Jitesh Kishorekumar Gadhia, Baron Gadhia is a British investment banker, Conservative Party donor and member of the House of Lords. A member of the Leader's Group of high-value donors, he was described by The Herald as a member of David Cameron's "inner circle".

Education and career 
Gadhia was a pupil at Gayton High Comprehensive School (Harrow) from 1982-1986. Gadhia studied economics at the University of Cambridge and the London Business School, where he was a Sloan Fellow.

Gadhia is a senior managing director at The Blackstone Group, a US private equity firm. Prior to this, he worked for Barclays, ABN AMRO, and Barings Bank, which collapsed while he worked there. He also sits on the board of UK Financial Investments. Gadhia was a trustee of Nesta, and has written for The Daily Telegraph.

In September 2017, Gadhia was appointed a non-executive director of fracking company Third Energy, though questions were raised about a potential conflict of interest when the company was late publishing its annual results, amid concerns about its financial resilience and ability to fund clean-up costs. Gadhia resigned as a director in September 2018.

Political support 
He has donated at least £225,000 to the Conservative Party, and another £18,000 to the Conservative Friends of India. He has also donated at least £25,000 to the Liberal Democrats in Scotland.

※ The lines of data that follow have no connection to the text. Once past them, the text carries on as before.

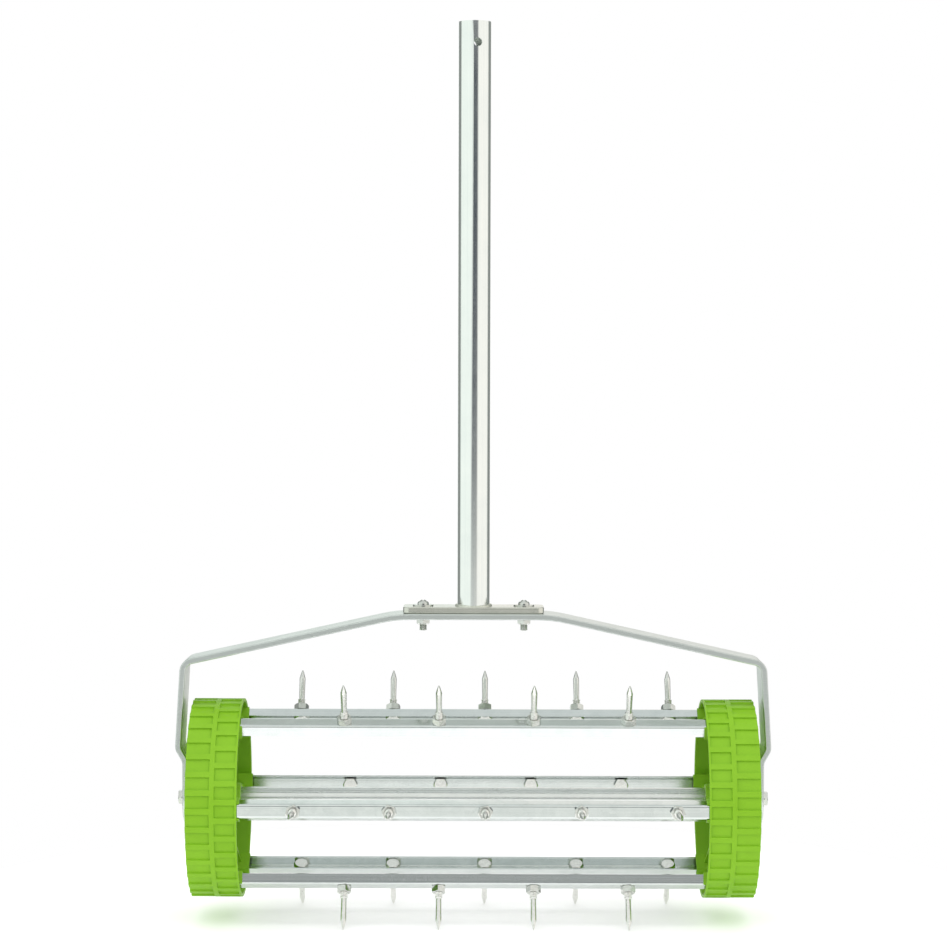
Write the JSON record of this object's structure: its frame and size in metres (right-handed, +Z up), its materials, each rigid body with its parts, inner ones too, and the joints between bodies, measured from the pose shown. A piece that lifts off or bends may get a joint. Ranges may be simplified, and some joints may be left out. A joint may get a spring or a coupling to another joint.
{
  "type": "rolling lawn aerator",
  "caption": "Rolling spiked lawn aerator: a drum of steel channel rails with bolted spikes between two ribbed plastic wheels, turning in a bent-bar yoke under a tubular handle.",
  "frame": {"origin": "on the ground, level with the lowest spike tips, straight below the middle of the axle", "axes": "+Z up along the handle tube, +X along the axle, -Y towards the front"},
  "size_m": [0.4584, 0.215, 0.6926],
  "materials": {
    "zinc_tube": "bright zinc plate",
    "zinc_plate": "zinc plate over a welded steel plate",
    "yoke_steel": "satin zinc plate",
    "zinc_fasteners": "bright zinc plate",
    "axle_steel": "galvanised",
    "green_plastic": "moulded, slight sheen",
    "galvanised_rail": "galvanised sheet",
    "spike_steel": "bright zinc plate"
  },
  "bodies": {
    "handle_frame": {"handle_tube": "zinc_tube", "tube_weld": "zinc_plate", "handle_plate": "zinc_plate", "plate_screws": "zinc_fasteners", "plate_washers": "zinc_fasteners", "plate_nuts": "zinc_fasteners", "yoke_bar": "yoke_steel", "axle_tube": "axle_steel", "left_axle_insert": "zinc_fasteners", "right_axle_insert": "zinc_fasteners", "left_axle_washer": "zinc_fasteners", "right_axle_washer": "zinc_fasteners", "left_axle_bolt": "zinc_fasteners", "right_axle_bolt": "zinc_fasteners", "left_thrust_washer": "zinc_fasteners", "right_thrust_washer": "zinc_fasteners"},
    "drum": {"left_wheel": "green_plastic", "right_wheel": "green_plastic", "rail_1": "galvanised_rail", "spikes_1": "spike_steel", "spike_nuts_1": "zinc_fasteners", "rail_2": "galvanised_rail", "spikes_2": "spike_steel", "spike_nuts_2": "zinc_fasteners", "rail_3": "galvanised_rail", "spikes_3": "spike_steel", "spike_nuts_3": "zinc_fasteners", "rail_4": "galvanised_rail", "spikes_4": "spike_steel", "spike_nuts_4": "zinc_fasteners", "rail_5": "galvanised_rail", "spikes_5": "spike_steel", "spike_nuts_5": "zinc_fasteners", "rail_6": "galvanised_rail", "spikes_6": "spike_steel", "spike_nuts_6": "zinc_fasteners"}
  },
  "joints": [
    {"name": "drum_spin", "type": "hinge", "parent": "handle_frame", "child": "drum", "pos_m": [0, 0, 0.0931], "axis": [1, 0, 0], "continuous": true}
  ]
}
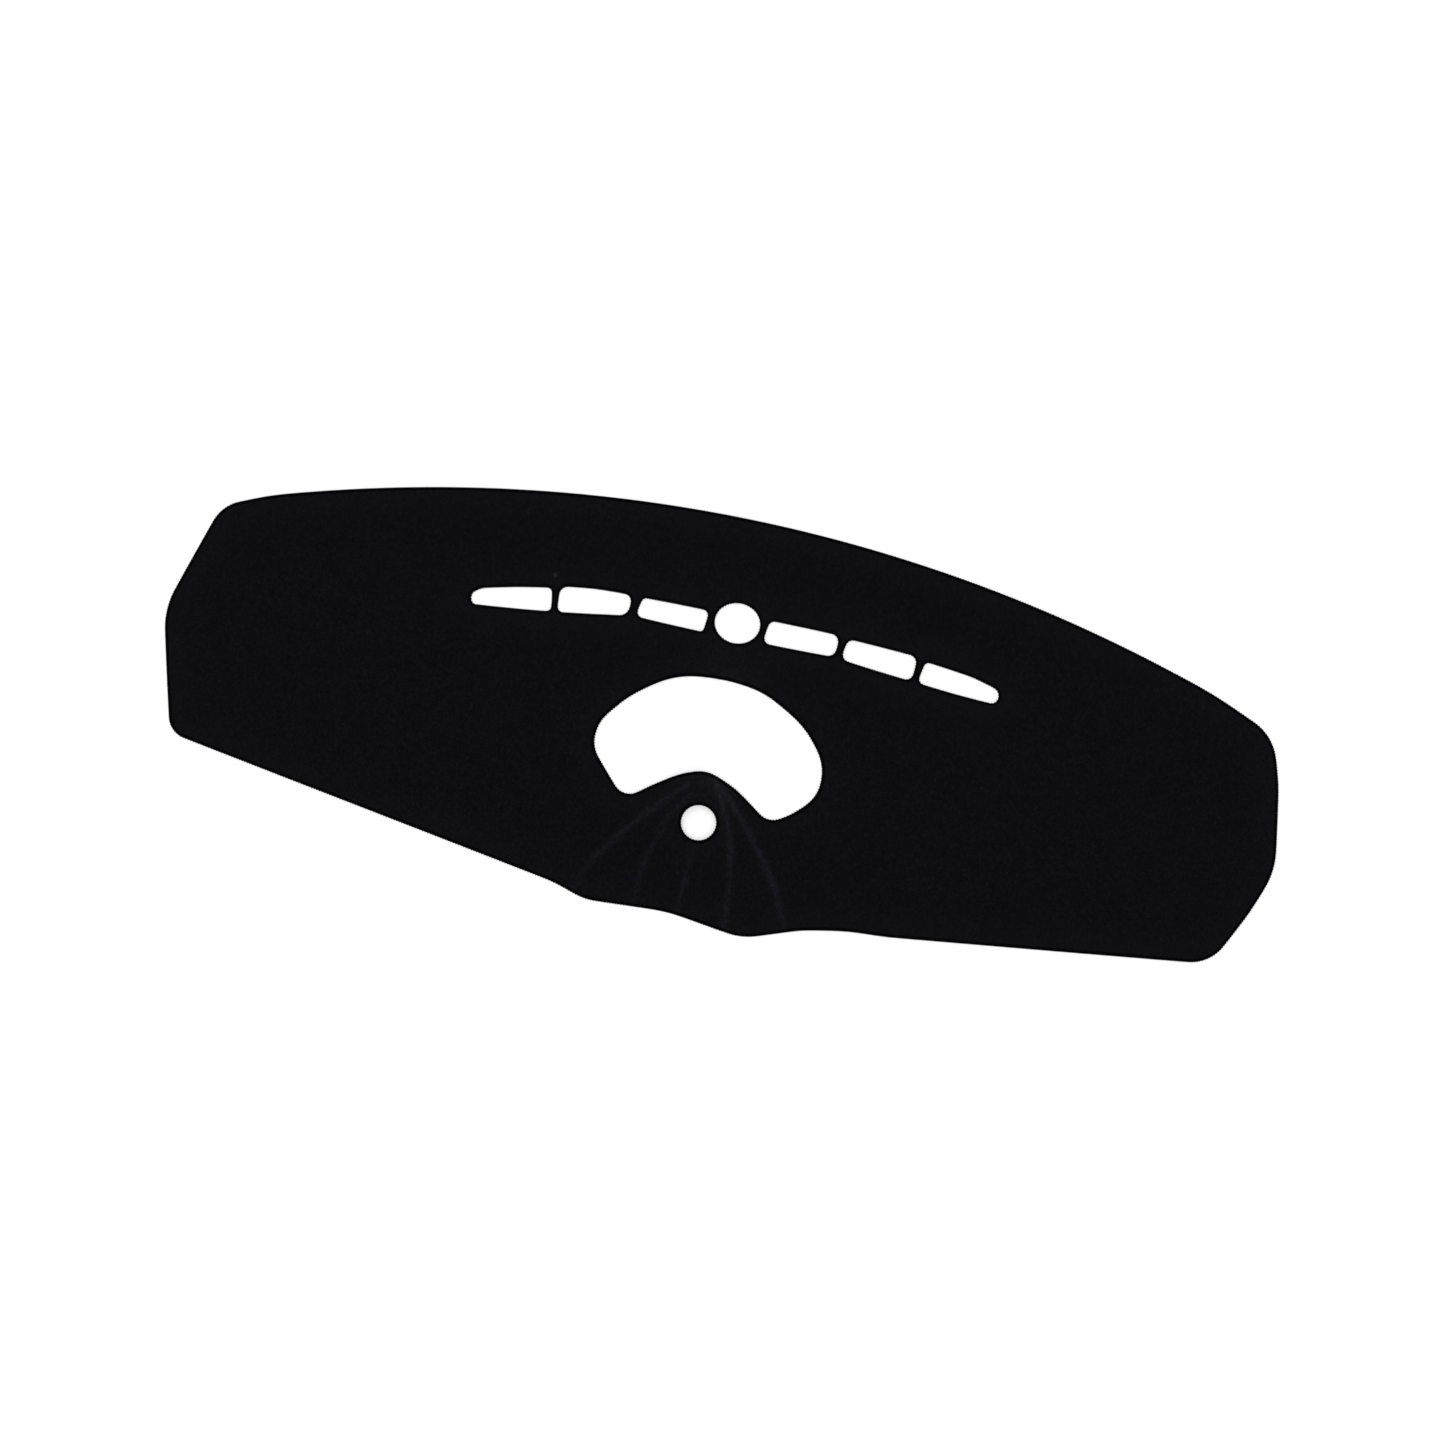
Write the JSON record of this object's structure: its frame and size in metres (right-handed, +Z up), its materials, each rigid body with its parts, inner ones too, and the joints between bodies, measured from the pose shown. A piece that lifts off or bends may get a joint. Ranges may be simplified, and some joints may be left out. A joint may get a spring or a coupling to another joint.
{
  "type": "dashboard cover mat",
  "caption": "Black felt mat cut to cover the top of a car dashboard, with vent slots, a display opening, round holes, pinched folds over the hood and overlocked edges.",
  "frame": {"origin": "on the floor under the middle of the mat's plan", "axes": "+X along the mat's length to the right, +Y towards the windscreen edge, +Z up from the felt's underside"},
  "size_m": [1.4, 0.5062, 0.015],
  "materials": {
    "felt": "matte black needle-punched felt, very low sheen",
    "overlock_thread": "black spun polyester overlock thread, soft sheen"
  },
  "bodies": {
    "root": {"mat_sheet": "felt", "outer_edge_overlock": "overlock_thread", "display_opening_overlock": "overlock_thread", "vent_slot_1_overlock": "overlock_thread", "vent_slot_2_overlock": "overlock_thread", "vent_slot_3_overlock": "overlock_thread", "vent_slot_4_overlock": "overlock_thread", "vent_slot_5_overlock": "overlock_thread", "vent_slot_6_overlock": "overlock_thread", "sensor_hole_overlock": "overlock_thread", "front_hole_overlock": "overlock_thread"}
  },
  "joints": []
}
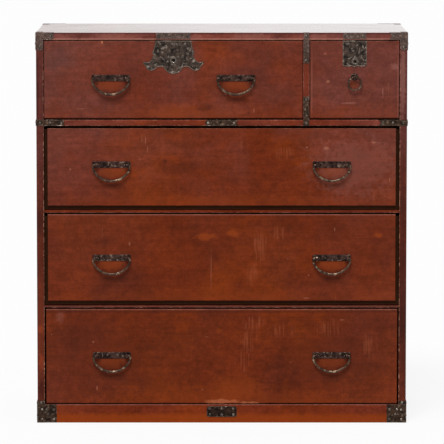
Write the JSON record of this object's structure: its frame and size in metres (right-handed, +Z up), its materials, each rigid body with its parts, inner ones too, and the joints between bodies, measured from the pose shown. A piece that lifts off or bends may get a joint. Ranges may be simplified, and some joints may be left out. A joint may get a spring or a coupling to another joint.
{
  "type": "isho clothing chest",
  "caption": "Japanese clothing chest of lacquered wood with iron corners, lock plates, drop bails and a ring pull; its drawers slide, its bails and ring swing and its lock bolts rise.",
  "frame": {"origin": "on the floor, under the middle of the chest and the handles that stand out of its front", "axes": "+Z up, +X to the right seen from the front, the front faces -Y"},
  "size_m": [0.9162, 0.4416, 0.965],
  "materials": {
    "case_lacquer": "worn satin lacquer, reddish brown",
    "front_lacquer": "worn satin lacquer, reddish brown",
    "drawer_wood": "bare planed paulownia",
    "plain_wood": "bare planed cedar, darkened",
    "plate_iron": "blackened wrought sheet, satin",
    "handle_iron": "blackened forged, rubbed bright on edges",
    "nail_iron": "blackened forged",
    "lock_iron": "dull forged"
  },
  "bodies": {
    "case": {"left_side": "case_lacquer", "right_side": "case_lacquer", "top_board": "case_lacquer", "bottom_board": "plain_wood", "back_boards": "plain_wood", "upper_rail": "case_lacquer", "middle_rail": "case_lacquer", "lower_rail": "case_lacquer", "plinth_rail": "case_lacquer", "upper_shelf": "plain_wood", "middle_shelf": "plain_wood", "lower_shelf": "plain_wood", "divider": "case_lacquer", "top_left_corner_iron": "plate_iron", "top_right_corner_iron": "plate_iron", "bottom_left_corner_iron": "plate_iron", "bottom_right_corner_iron": "plate_iron", "rear_corner_irons": "plate_iron", "rail_end_straps": "plate_iron", "rail_centre_plate": "plate_iron", "divider_straps": "plate_iron", "plinth_centre_plate": "plate_iron", "large_strike_plate": "plate_iron", "small_strike_plate": "plate_iron", "case_nails": "nail_iron"},
    "top_drawer": {"top_drawer_front": "front_lacquer", "top_drawer_box": "drawer_wood", "top_drawer_bottom": "drawer_wood", "top_drawer_handle_mounts": "plate_iron", "large_lock_plate": "plate_iron", "large_lock_case": "lock_iron"},
    "top_drawer_left_pull": {"top_drawer_left_bail": "handle_iron"},
    "top_drawer_right_pull": {"top_drawer_right_bail": "handle_iron"},
    "small_drawer": {"small_drawer_front": "front_lacquer", "small_drawer_box": "drawer_wood", "small_drawer_bottom": "drawer_wood", "small_drawer_ring_mount": "plate_iron", "small_lock_plate": "plate_iron", "small_lock_case": "lock_iron"},
    "upper_drawer": {"upper_drawer_front": "front_lacquer", "upper_drawer_box": "drawer_wood", "upper_drawer_bottom": "drawer_wood", "upper_drawer_handle_mounts": "plate_iron"},
    "upper_drawer_left_pull": {"upper_drawer_left_bail": "handle_iron"},
    "upper_drawer_right_pull": {"upper_drawer_right_bail": "handle_iron"},
    "lower_drawer": {"lower_drawer_front": "front_lacquer", "lower_drawer_box": "drawer_wood", "lower_drawer_bottom": "drawer_wood", "lower_drawer_handle_mounts": "plate_iron"},
    "lower_drawer_left_pull": {"lower_drawer_left_bail": "handle_iron"},
    "lower_drawer_right_pull": {"lower_drawer_right_bail": "handle_iron"},
    "bottom_drawer": {"bottom_drawer_front": "front_lacquer", "bottom_drawer_box": "drawer_wood", "bottom_drawer_bottom": "drawer_wood", "bottom_drawer_handle_mounts": "plate_iron"},
    "bottom_drawer_left_pull": {"bottom_drawer_left_bail": "handle_iron"},
    "bottom_drawer_right_pull": {"bottom_drawer_right_bail": "handle_iron"},
    "small_drawer_pull": {"small_drawer_ring": "handle_iron"},
    "large_bolt_slider": {"large_lock_bolt": "lock_iron"},
    "small_bolt_slider": {"small_lock_bolt": "lock_iron"}
  },
  "joints": [
    {"name": "top_drawer_slide", "type": "slide", "parent": "case", "child": "top_drawer", "axis": [0, -1, 0], "range_m": [0, 0.35]},
    {"name": "top_drawer_left_bail_hinge", "type": "hinge", "parent": "top_drawer", "child": "top_drawer_left_pull", "pos_m": [-0.272, -0.21575, 0.8535], "axis": [-1, 0, 0], "range_deg": [0, 165]},
    {"name": "top_drawer_right_bail_hinge", "type": "hinge", "parent": "top_drawer", "child": "top_drawer_right_pull", "pos_m": [0.035, -0.21575, 0.8535], "axis": [-1, 0, 0], "range_deg": [0, 165]},
    {"name": "small_drawer_slide", "type": "slide", "parent": "case", "child": "small_drawer", "axis": [0, -1, 0], "range_m": [0, 0.35]},
    {"name": "upper_drawer_slide", "type": "slide", "parent": "case", "child": "upper_drawer", "axis": [0, -1, 0], "range_m": [0, 0.35]},
    {"name": "upper_drawer_left_bail_hinge", "type": "hinge", "parent": "upper_drawer", "child": "upper_drawer_left_pull", "pos_m": [-0.271, -0.21475, 0.6405], "axis": [-1, 0, 0], "range_deg": [0, 165]},
    {"name": "upper_drawer_right_bail_hinge", "type": "hinge", "parent": "upper_drawer", "child": "upper_drawer_right_pull", "pos_m": [0.271, -0.21475, 0.6405], "axis": [-1, 0, 0], "range_deg": [0, 165]},
    {"name": "lower_drawer_slide", "type": "slide", "parent": "case", "child": "lower_drawer", "axis": [0, -1, 0], "range_m": [0, 0.35]},
    {"name": "lower_drawer_left_bail_hinge", "type": "hinge", "parent": "lower_drawer", "child": "lower_drawer_left_pull", "pos_m": [-0.271, -0.21475, 0.41], "axis": [-1, 0, 0], "range_deg": [0, 165]},
    {"name": "lower_drawer_right_bail_hinge", "type": "hinge", "parent": "lower_drawer", "child": "lower_drawer_right_pull", "pos_m": [0.271, -0.21475, 0.41], "axis": [-1, 0, 0], "range_deg": [0, 165]},
    {"name": "bottom_drawer_slide", "type": "slide", "parent": "case", "child": "bottom_drawer", "axis": [0, -1, 0], "range_m": [0, 0.35]},
    {"name": "bottom_drawer_left_bail_hinge", "type": "hinge", "parent": "bottom_drawer", "child": "bottom_drawer_left_pull", "pos_m": [-0.271, -0.21575, 0.168], "axis": [-1, 0, 0], "range_deg": [0, 165]},
    {"name": "bottom_drawer_right_bail_hinge", "type": "hinge", "parent": "bottom_drawer", "child": "bottom_drawer_right_pull", "pos_m": [0.271, -0.21575, 0.168], "axis": [-1, 0, 0], "range_deg": [0, 165]},
    {"name": "small_drawer_ring_hinge", "type": "hinge", "parent": "small_drawer", "child": "small_drawer_pull", "pos_m": [0.326, -0.21575, 0.8565], "axis": [-1, 0, 0], "range_deg": [0, 120]},
    {"name": "large_lock_bolt_slide", "type": "slide", "parent": "top_drawer", "child": "large_bolt_slider", "axis": [0, 0, 1], "range_m": [0, 0.008]},
    {"name": "small_lock_bolt_slide", "type": "slide", "parent": "small_drawer", "child": "small_bolt_slider", "axis": [0, 0, 1], "range_m": [0, 0.008]}
  ]
}
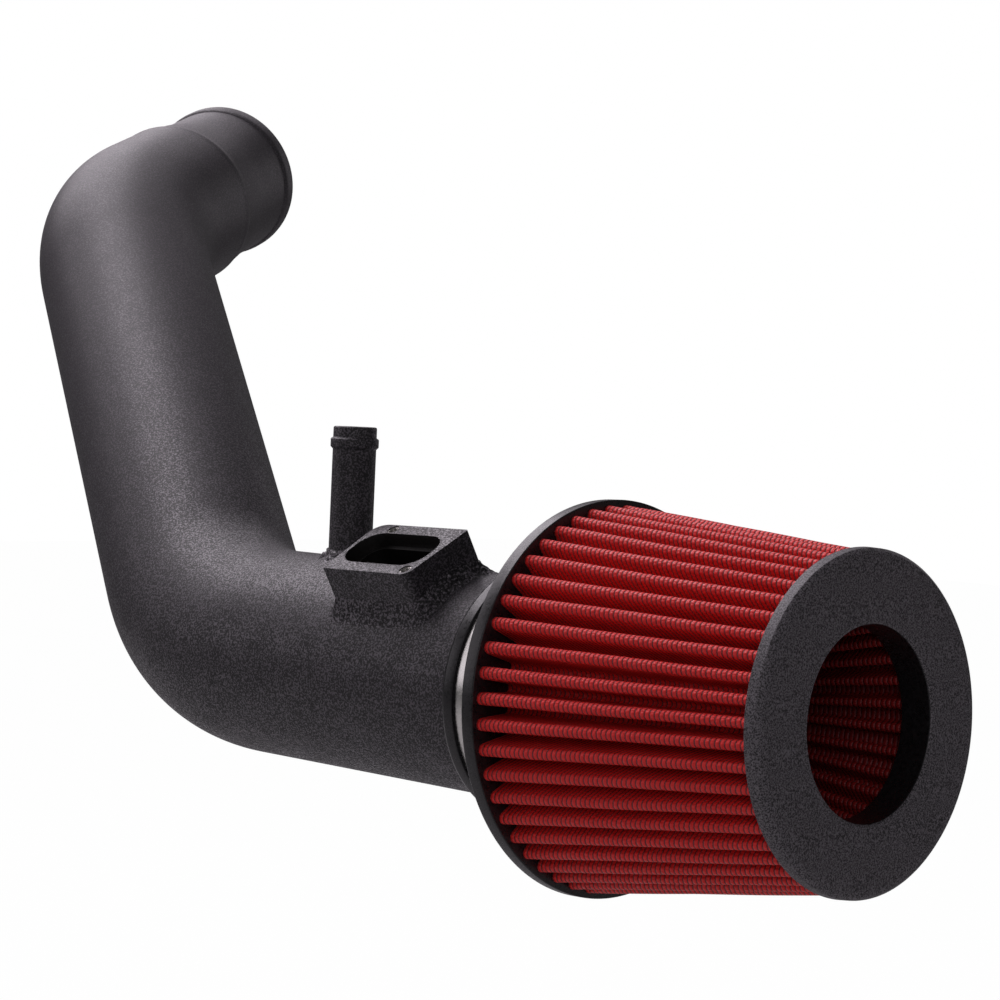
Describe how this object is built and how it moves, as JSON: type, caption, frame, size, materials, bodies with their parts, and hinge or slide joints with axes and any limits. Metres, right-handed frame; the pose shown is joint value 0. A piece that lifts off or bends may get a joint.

He was involved in the cash for access scandal in 2014, along with James Stunt (billionaire art dealer, gambling and shipping tycoon) and Alexander Temerko (Russian energy tycoon), and approximately 40 others.

In August 2016 it was announced that he was to be made a life peer in as part of Cameron's Resignation Honours list. In the afternoon of 31 August he was created Baron Gadhia, of Northwood in the County of Middlesex.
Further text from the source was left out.